The main contributions of this study are as follows:
• Deploying bat and PSO algorithms for the automatic tuning of nine major architectural and training parameters of CNN, including the number of Conv layers, number of filters in each Conv layer, number of fully connected layers, number of nodes in the FC layers, batch size, dropout rate, activation function, optimizer, and learning rate.
• Providing CNN model architectures and hyperparameters with improved results for the steering angle prediction problem.
• Employing Udacity dataset in evaluating the performance of the metaheuristic-based optimization approach.
• Validation of the results through infield testing of our developed prototype.
The rest of the paper is structured as follows: Section 2 outlines the literature review regarding the steering angle prediction and metaheuristic optimization algorithm. Section 3 gives a brief overview of the architecture, properties, and hyperparameters of the CNN. The standard bat algorithm is discussed in Section 4. In Section 5, a short introduction to the PSO algorithm is provided.

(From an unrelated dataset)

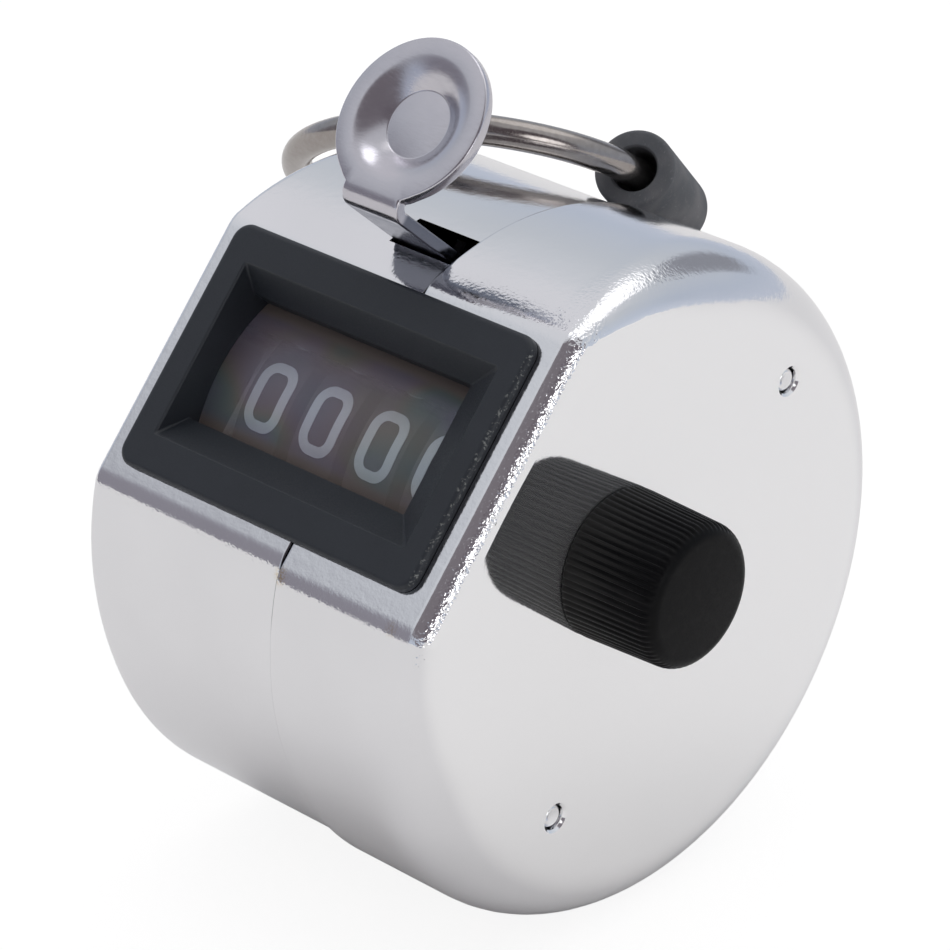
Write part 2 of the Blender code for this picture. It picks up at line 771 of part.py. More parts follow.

The methodology of implementing the bat algorithm and the PSO algorithm for the CNN architectural units and other hyperparameter selections is elucidated in Section 6. Experiments and results are discussed in Section 7. Lastly, Section 8 concludes our research.
The study of steering angle prediction based on imitation learning began with the second Udacity competition related to the self-driving car. The winner of the competition developed 9-layered CNN, which was determined to be successful in autonomously driving the vehicle in the Udacity simulator. Since then, continuous research has been carried out on designing the optimal neural network architecture for steering angle prediction and finding hyperparameters that provide the best training results. Among these neural networks, the most commonly used architecture found in the literature is CNN.
Lately, many architectures of CNN have been proposed by researchers for steering angle prediction [24–29]. By analysis of available literature regarding the imitation-learning-based steering angle prediction, it was observed that the performance of a neural network architecture proposed in one research cannot be compared with an architecture proposed in another research. This is because the training and testing datasets used in each research is different. This persists even with the studies in which the same publicly available datasets were used. This is because has not been divided into training and testing sets by the publisher, so the train-test-split is different in different studies. Moreover, the evaluation metrics used in these studies vary from each other. Hence, there is an ambiguity in deciding which architecture of CNN and its hyperparameters should be used for training to utilize CNN for infield autonomous vehicles.
Recently, Kebria et al. [30] manually tuned 96 CNN models and equally trained on a subset of the Udacity dataset to explore and evaluated the impact of three architectural parameters of CNN, including the number of layers, number of filters in each layer, and the filter size on the performance of CNN for steering angle prediction. For this purpose, they incrementally increased the number of layers from 3 to 18, the number of filters from 4 to 128, and the filter sizes from 3 × 3 to 7 × 7, for designing CNN models. However, they did not perform infield testing to evaluate the performance of the best performing CNN model architecture obtained after the hand-tuning of architectures. Moreover, tuning CNN using a metaheuristic approach has proven its competence as compared to manually tuning it [31]. Jaddi et al. [32] have used a bat algorithm to optimize the architecture, as well as the weights and biases of simple feedforward neural networks. They tested the effectiveness of their approach using two-time series and six classification benchmark datasets. However, the process of tuning CNN is quite complex and challenging due to its disparate layers and dimensionality issues.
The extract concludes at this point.